RE: Confused about COGroup semantic

Posted by Utkarsh Srivastava <ut...@yahoo-inc.com>.
> 
> The first output column will have to be wrapped in Tuple whereas if we
> group
> by only one column we don't have to wrap. Is that the right logic?
> 

Yes, that is how it has worked so far. 

However, if I am not a big fan of this logic since it is confusing at
times and leads to several special cases in the code. I think it will be
cleaner to always wrap in a tuple. But that has 2 disadvantages:

i) Will break backward compatibility
ii) Will lead to non-flat tuples which users won't be able to store
using default storage functions.

Utkarsh



> Pi
> 
> On 5/16/08, Alan Gates <ga...@yahoo-inc.com> wrote:
> >
> > There really isn't any meaning to cogrouping with one field on one
> relation
> > and two fields on another.  Given our definition of tuple, there
will
> never
> > be any tuples that match.  I believe Santhosh has changed this to be
a
> > syntax error.
> >
> > Alan.
> >
> > pi song wrote:
> >
> >> Normally we do COGroup like this:-
> >>
> >> X = COGroup A By $0, B By $0 ;
> >>
> >> This first column of the output will be data atom.
> >>
> >> But if we do:-
> >>
> >> X = COGroup A By $0, B By $0, $1 ;
> >>
> >> What is the the first column then? I assume the B grouping will be
> wrapped
> >> to tuple and treated as atom. Am I right?
> >>
> >> Pi
> >>
> >>
> >>
> >

Re: Confused about COGroup semantic

Posted by pi song <pi...@gmail.com>.
Then how about:-
 X = COGroup A By $0,$1,
                    B By $0, $1 ;

The first output column will have to be wrapped in Tuple whereas if we group
by only one column we don't have to wrap. Is that the right logic?

Pi

On 5/16/08, Alan Gates <ga...@yahoo-inc.com> wrote:
>
> There really isn't any meaning to cogrouping with one field on one relation
> and two fields on another.  Given our definition of tuple, there will never
> be any tuples that match.  I believe Santhosh has changed this to be a
> syntax error.
>
> Alan.
>
> pi song wrote:
>
>> Normally we do COGroup like this:-
>>
>> X = COGroup A By $0, B By $0 ;
>>
>> This first column of the output will be data atom.
>>
>> But if we do:-
>>
>> X = COGroup A By $0, B By $0, $1 ;
>>
>> What is the the first column then? I assume the B grouping will be wrapped
>> to tuple and treated as atom.
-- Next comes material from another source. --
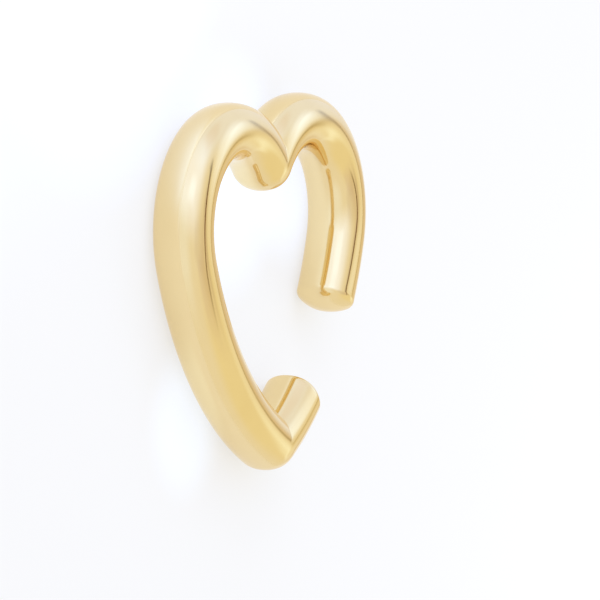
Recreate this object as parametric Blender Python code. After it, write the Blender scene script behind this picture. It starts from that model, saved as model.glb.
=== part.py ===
"""Heart-shaped open ear cuff, one solid, lying on its side with the heart's front up.

The cuff is one oval rod bent into a heart. The heart's left side is whole, from the
cleft over the left lobe and down the flank to the tip. On the right, the lobe comes
down as an arm and a short stub rises from the tip, with a gap between their domed
ends for the rim of an ear.

World axes: X to the heart's right, Y up the heart, Z out of its front face. The heart
lies on z = 0 on the narrow flat along its back, with its outline centred on x = y = 0.
Lengths below are in millimetres and are turned into metres once, in MM.
"""

import math

import bmesh
import bpy
import numpy as np

MM = 0.001

# Line of the rod: each half runs from the cleft over a lobe and down a flank to the tip
LOBE_CENTRE_X = 2.95
LOBE_TOP_Y = 11.8
LOBE_INNER_RADIUS = 3.7
LOBE_OUTER_RADIUS = 3.55
FLANK_RADIUS = 12.3

# Bends on the middle line: the side of the rod that faces away from each is rounded
CLEFT_BEND_RADIUS = 0.15
TIP_BEND_RADIUS = 0.35

# Rod section: a little squarer than an ellipse
ROD_THICKNESS = 2.1
ROD_DEPTH = 2.17
SECTION_POWER = 2.25
SECTION_SIDES = 28

# Right-hand side: lengths along the middle line, and the domes beyond them
ARM_LENGTH = 12.2
STUB_LENGTH = 2.53
DOME_HEIGHT = 0.74
DOME_POWER = 2.5
DOME_FLAT_SHARE = 0.3

# Stations along the rod
BEND_REACH = 2.6
BEND_STATIONS = 11
STATION_STEP = 0.42
DOME_STATIONS = 7
LINE_STEP = 0.01

COLLECTION_NAME = "heart_ear_cuff"
NODE_NAME = "heart_cuff"
MATERIAL_NAME = "polished_gold"
GOLD_COLOUR = (0.93, 0.74, 0.40, 1.0)
GOLD_ROUGHNESS = 0.08


def clear_objects():
    """Remove every object and mesh that the new scene came with."""
    for item in list(bpy.data.objects):
        bpy.data.objects.remove(item, do_unlink=True)
    for mesh in list(bpy.data.meshes):
        bpy.data.meshes.remove(mesh)


def arc_points(centre, radius, start, end):
    """Return points and unit directions of travel along an arc.

    A falling angle travels clockwise. Points lie about LINE_STEP apart.
    """
    count = max(2, int(math.ceil(abs(end - start) * radius / LINE_STEP)) + 1)
    angles = np.linspace(start, end, count)
    spokes = np.stack([np.cos(angles), np.sin(angles)], axis=1)
    turn = math.copysign(1.0, end - start)
    headings = np.stack([-spokes[:, 1], spokes[:, 0]], axis=1) * turn
    return centre + spokes * radius, headings


def flank_centre(lobe_centre):
    """Return the centre of the flank arc, which touches the lobe arc and ends at the tip."""
    from_lobe = FLANK_RADIUS - LOBE_OUTER_RADIUS
    reach = float(np.linalg.norm(lobe_centre))
    along = (FLANK_RADIUS ** 2 - from_lobe ** 2 + reach ** 2) / (2.0 * reach)
    across = math.sqrt(FLANK_RADIUS ** 2 - along ** 2)
    towards = lobe_centre / reach
    sideways = np.array([towards[1], -towards[0]])
    choices = [towards * along + sideways * across, towards * along - sideways * across]
    return min(choices, key=lambda spot: spot[0])


def round_corner(points, headings, radius):
    """Replace the sharp start of a line at x = 0 by an arc that leaves it squarely.

    The arc's centre lies on x = 0, so that the mirrored half carries on smoothly.
    """
    sides = np.stack([-headings[:, 1], headings[:, 0]], axis=1)
    if sides[0, 0] > 0.0:
        sides = -sides
    centres_x = points[:, 0] + radius * sides[:, 0]
    first = int(np.argmax(centres_x > 0.0))
    centre = points[first] + radius * sides[first]
    centre[0] = 0.0
    spoke = points[first] - centre
    end = math.atan2(spoke[1], spoke[0])
    start = math.copysign(math.pi / 2.0, end)
    count = 16
    angles = np.linspace(start, end, count)[:-1]
    spokes = np.stack([np.cos(angles), np.sin(angles)], axis=1)
    turn = math.copysign(1.0, end - start)
    arc_headings = np.stack([-spokes[:, 1], spokes[:, 0]], axis=1) * turn
    new_points = np.concatenate([centre + spokes * radius, points[first:]])
    new_headings = np.concatenate([arc_headings, headings[first:]])
    return new_points, new_headings


def half_line():
    """Return points, headings and distances of the right half's middle line, cleft to tip."""
    inner_centre = np.array([LOBE_CENTRE_X, LOBE_TOP_Y - LOBE_INNER_RADIUS])
    lobe_centre = np.array([LOBE_CENTRE_X, LOBE_TOP_Y - LOBE_OUTER_RADIUS])
    low_centre = flank_centre(lobe_centre)
    cleft_angle = math.acos(-LOBE_CENTRE_X / LOBE_INNER_RADIUS)
    join = lobe_centre - low_centre
    join_angle = math.atan2(join[1], join[0])
    tip_angle = math.atan2(-low_centre[1], -low_centre[0])
    pieces = [
        arc_points(inner_centre, LOBE_INNER_RADIUS, cleft_angle, math.pi / 2.0),
        arc_points(lobe_centre, LOBE_OUTER_RADIUS, math.pi / 2.0, join_angle),
        arc_points(low_centre, FLANK_RADIUS, join_angle, tip_angle),
    ]
    points = np.concatenate([pieces[0][0]] + [piece[0][1:] for piece in pieces[1:]])
    headings = np.concatenate([pieces[0][1]] + [piece[1][1:] for piece in pieces[1:]])
    points, headings = round_corner(points, headings, CLEFT_BEND_RADIUS)
    points, headings = round_corner(points[::-1], -headings[::-1], TIP_BEND_RADIUS)
    points, headings = points[::-1], -headings[::-1]
    steps = np.linalg.norm(np.diff(points, axis=0), axis=1)
    return points, headings, np.concatenate([[0.0], np.cumsum(steps)])


def section_outline():
    """Return the section's corners: distance outwards from the heart, and height.

    The corners straddle the top, bottom and both sides, so each of those is a flat.
    """
    angles = (np.arange(SECTION_SIDES) + 0.5) * 2.0 * math.pi / SECTION_SIDES
    power = 2.0 / SECTION_POWER
    outwards = np.sign(np.cos(angles)) * np.abs(np.cos(angles)) ** power
    upwards = np.sign(np.sin(angles)) * np.abs(np.sin(angles)) ** power
    outwards *= 0.5 * ROD_THICKNESS / outwards.max()
    upwards *= 0.5 * ROD_DEPTH / upwards.max()
    return outwards, upwards


def offset_line(line, outwards):
    """Return the middle line moved sideways, outwards from the heart."""
    points, headings, _ = line
    sides = np.stack([-headings[:, 1], headings[:, 0]], axis=1)
    return points + sides * outwards


def trimmed(moved, distances, start, end):
    """Return the stretch of a moved line from start to end that stays on the right.

    On the inner side of a bend the moved line dips across x = 0. It is cut where it
    crosses for good, which is where the mirrored half meets it in a sharp valley.
    """
    keep = (distances >= start) & (distances <= end)
    run = moved[keep]
    middle = len(run) // 2
    low = 0
    high = len(run) - 1
    if start == 0.0:
        left = np.nonzero(run[:middle, 0] < 0.0)[0]
        low = int(left[-1]) if len(left) else 0
    if end == distances[-1]:
        left = np.nonzero(run[middle:, 0] < 0.0)[0]
        high = middle + int(left[0]) if len(left) else high
    run = run[low:high + 1].copy()
    for index, inner in ((0, 1), (-1, -2)):
        on_plane = (index == 0 and start == 0.0) or (index == -1 and end == distances[-1])
        if on_plane and run[index, 0] < 0.0:
            share = run[index, 0] / (run[index, 0] - run[inner, 0])
            run[index] = run[index] + share * (run[inner] - run[index])
        if on_plane:
            run[index, 0] = 0.0
    return run


def spread(run, count):
    """Return count + 1 points spaced evenly along a run of points."""
    steps = np.linalg.norm(np.diff(run, axis=0), axis=1)
    lengths = np.concatenate([[0.0], np.cumsum(steps)])
    wanted = np.linspace(0.0, lengths[-1], count + 1)
    return np.stack([np.interp(wanted, lengths, run[:, axis]) for axis in (0, 1)], axis=1)


def station_list(line, start, end):
    """Return the stretches of the middle line between start and end, with their counts."""
    last = line[2][-1]
    stretches = []
    low = start
    high = end
    if start == 0.0:
        low = BEND_REACH
        stretches.append((start, low, BEND_STATIONS))
    tail = []
    if end == last:
        high = max(low, last - BEND_REACH) if start == 0.0 else start
        tail.append((high, last, BEND_STATIONS))
    if high > low:
        count = int(math.ceil((high - low) / STATION_STEP))
        edges = np.linspace(low, high, count + 1)
        stretches += [(edges[i], edges[i + 1], 1) for i in range(count)]
    return stretches + tail


def with_marks(line, marks):
    """Return the middle line with a point added at each marked distance."""
    points, headings, distances = line
    merged = np.union1d(distances, np.array(marks))
    new_points = np.stack([np.interp(merged, distances, points[:, i]) for i in (0, 1)], axis=1)
    new_headings = np.stack([np.interp(merged, distances, headings[:, i]) for i in (0, 1)], axis=1)
    new_headings /= np.linalg.norm(new_headings, axis=1)[:, None]
    return new_points, new_headings, merged


def swept_rings(line, start, end):
    """Return the rod's rings from start to end of the right half, as (ring, corner, xyz)."""
    stretches = station_list(line, start, end)
    marks = [edge for stretch in stretches for edge in stretch[:2]]
    line = with_marks(line, marks)
    outwards, upwards = section_outline()
    total = sum(stretch[2] for stretch in stretches) + 1
    rings = np.zeros((total, SECTION_SIDES, 3))
    for corner in range(SECTION_SIDES):
        moved = offset_line(line, outwards[corner])
        runs = []
        for low, high, count in stretches:
            part = spread(trimmed(moved, line[2], low, high), count)
            runs.append(part if not runs else part[1:])
        rings[:, corner, :2] = np.concatenate(runs)
        rings[:, corner, 2] = upwards[corner]
    return rings


def dome_rings(line, distance, direction):
    """Return the rings of the dome beyond an end of the rod, without the end's own ring."""
    points, headings, distances = line
    centre = np.array([np.interp(distance, distances, points[:, i]) for i in (0, 1)])
    heading = np.array([np.interp(distance, distances, headings[:, i]) for i in (0, 1)])
    heading /= np.linalg.norm(heading)
    side = np.array([-heading[1], heading[0]])
    outwards, upwards = section_outline()
    last = math.acos(DOME_FLAT_SHARE ** (DOME_POWER / 2.0))
    rings = []
    for angle in np.linspace(0.0, last, DOME_STATIONS + 1)[1:]:
        share = math.cos(angle) ** (2.0 / DOME_POWER)
        rise = DOME_HEIGHT * math.sin(angle) ** (2.0 / DOME_POWER)
        spot = centre + direction * rise * heading
        ring = np.zeros((SECTION_SIDES, 3))
        ring[:, :2] = spot + share * outwards[:, None] * side
        ring[:, 2] = share * upwards
        rings.append(ring)
    return np.array(rings)


def cuff_rings():
    """Return every ring of the cuff in order, from the arm's dome to the stub's dome."""
    line = half_line()
    last = line[2][-1]
    whole_half = swept_rings(line, 0.0, last)
    left_half = whole_half * np.array([-1.0, 1.0, 1.0])
    arm = swept_rings(line, 0.0, ARM_LENGTH)
    stub = swept_rings(line, last - STUB_LENGTH, last)
    arm_dome = dome_rings(line, ARM_LENGTH, 1.0)
    stub_dome = dome_rings(line, last - STUB_LENGTH, -1.0)
    rings = [arm_dome[::-1], arm[::-1], left_half[1:], stub[::-1][1:], stub_dome]
    return np.concatenate(rings)


def lay_down(rings):
    """Return the rings in metres, resting on z = 0 and centred on x = y = 0."""
    flat = rings.reshape(-1, 3)
    low = flat.min(axis=0)
    high = flat.max(axis=0)
    middle = 0.5 * (low + high)
    return (rings - np.array([middle[0], middle[1], low[2]])) * MM


def skin(rings, name):
    """Return a closed mesh over the rings, with a flat face inside the first and the last.

    A curve's own bevel crosses itself on the inner side of the cleft and of the tip, and
    leaves no clean valley there, so the rod is lofted from rings trimmed at the valley.
    """
    work = bmesh.new()
    loops = [[work.verts.new(tuple(spot)) for spot in ring] for ring in rings]
    for near, far in zip(loops, loops[1:]):
        for corner in range(SECTION_SIDES):
            after = (corner + 1) % SECTION_SIDES
            work.faces.new((near[corner], near[after], far[after], far[corner]))
    work.faces.new(loops[0])
    work.faces.new(loops[-1])
    bmesh.ops.recalc_face_normals(work, faces=work.faces)
    for face in work.faces:
        face.smooth = True
    mesh = bpy.data.meshes.new(name)
    work.to_mesh(mesh)
    work.free()
    return mesh


def gold_material():
    """Return the polished gold of the whole cuff."""
    material = bpy.data.materials.new(MATERIAL_NAME)
    material.use_nodes = True
    shader = material.node_tree.nodes["Principled BSDF"]
    shader.inputs["Base Color"].default_value = GOLD_COLOUR
    shader.inputs["Metallic"].default_value = 1.0
    shader.inputs["Roughness"].default_value = GOLD_ROUGHNESS
    material.diffuse_color = GOLD_COLOUR
    return material


def main():
    """Build the cuff in its own collection."""
    clear_objects()
    mesh = skin(lay_down(cuff_rings()), NODE_NAME)
    mesh.materials.append(gold_material())
    cuff = bpy.data.objects.new(NODE_NAME, mesh)
    collection = bpy.data.collections.new(COLLECTION_NAME)
    bpy.context.scene.collection.children.link(collection)
    collection.objects.link(cuff)


main()
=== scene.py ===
"""Heart-shaped open ear cuff in mirror-polished pale gold, lying on a pale board.

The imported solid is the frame. This script dresses it: it sweeps the same rod finely
along the same heart line with Geometry Nodes, gives it its polished gold, and sets the
board, the soft studio light and the camera. Everything is in metres, in the row frame:
X to the heart's right, Y up the heart, Z out of its front face.
"""

import logging
import math
from dataclasses import dataclass, field
from enum import Enum

import bpy
import numpy as np
from mathutils import Matrix, Vector

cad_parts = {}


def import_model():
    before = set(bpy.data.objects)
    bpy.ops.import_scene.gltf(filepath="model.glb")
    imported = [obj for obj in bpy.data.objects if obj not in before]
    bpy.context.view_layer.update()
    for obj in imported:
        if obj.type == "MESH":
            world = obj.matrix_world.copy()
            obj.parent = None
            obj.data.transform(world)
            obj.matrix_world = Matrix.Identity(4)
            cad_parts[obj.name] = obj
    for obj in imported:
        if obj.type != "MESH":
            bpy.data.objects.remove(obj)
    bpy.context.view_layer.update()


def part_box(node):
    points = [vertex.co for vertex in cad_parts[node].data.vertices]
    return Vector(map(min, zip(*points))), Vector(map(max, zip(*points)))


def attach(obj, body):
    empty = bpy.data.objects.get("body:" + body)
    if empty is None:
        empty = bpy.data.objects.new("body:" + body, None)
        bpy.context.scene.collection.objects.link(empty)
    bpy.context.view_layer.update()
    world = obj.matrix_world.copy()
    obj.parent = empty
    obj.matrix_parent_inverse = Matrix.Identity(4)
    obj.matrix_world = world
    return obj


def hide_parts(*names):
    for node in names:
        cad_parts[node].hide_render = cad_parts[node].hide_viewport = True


MM = 0.001
ROOT_BODY = "root"
CUFF_NODE = "heart_cuff"

log = logging.getLogger("ear_cuff")

Colour = tuple[float, float, float]
# What an input socket takes: another node's output, or a value of its own.
Feed = bpy.types.NodeSocket | Vector | float | str


class SplineRole(Enum):
    """The three runs of rod that meet at the cleft and at the tip, in spline order."""

    WHOLE_SIDE = 0
    ARM = 1
    STUB = 2


class PointNote(Enum):
    """Notes kept on the rod's points while it is swept, by their data types."""

    SIDE = "FLOAT"
    HEADING = "FLOAT_VECTOR"
    BEYOND = "BOOLEAN"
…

Am I right?
>>
>> Pi
>>
>>
>>
>

Re: Confused about COGroup semantic

Posted by Alan Gates <ga...@yahoo-inc.com>.
There really isn't any meaning to cogrouping with one field on one 
relation and two fields on another.  Given our definition of tuple, 
there will never be any tuples that match.  I believe Santhosh has 
changed this to be a syntax error.

Alan.

pi song wrote:
> Normally we do COGroup like this:-
>
> X = COGroup A By $0, B By $0 ;
>
> This first column of the output will be data atom.
>
> But if we do:-
>
> X = COGroup A By $0, B By $0, $1 ;
>
> What is the the first column then? I assume the B grouping will be wrapped
> to tuple and treated as atom. Am I right?
>
> Pi
>
>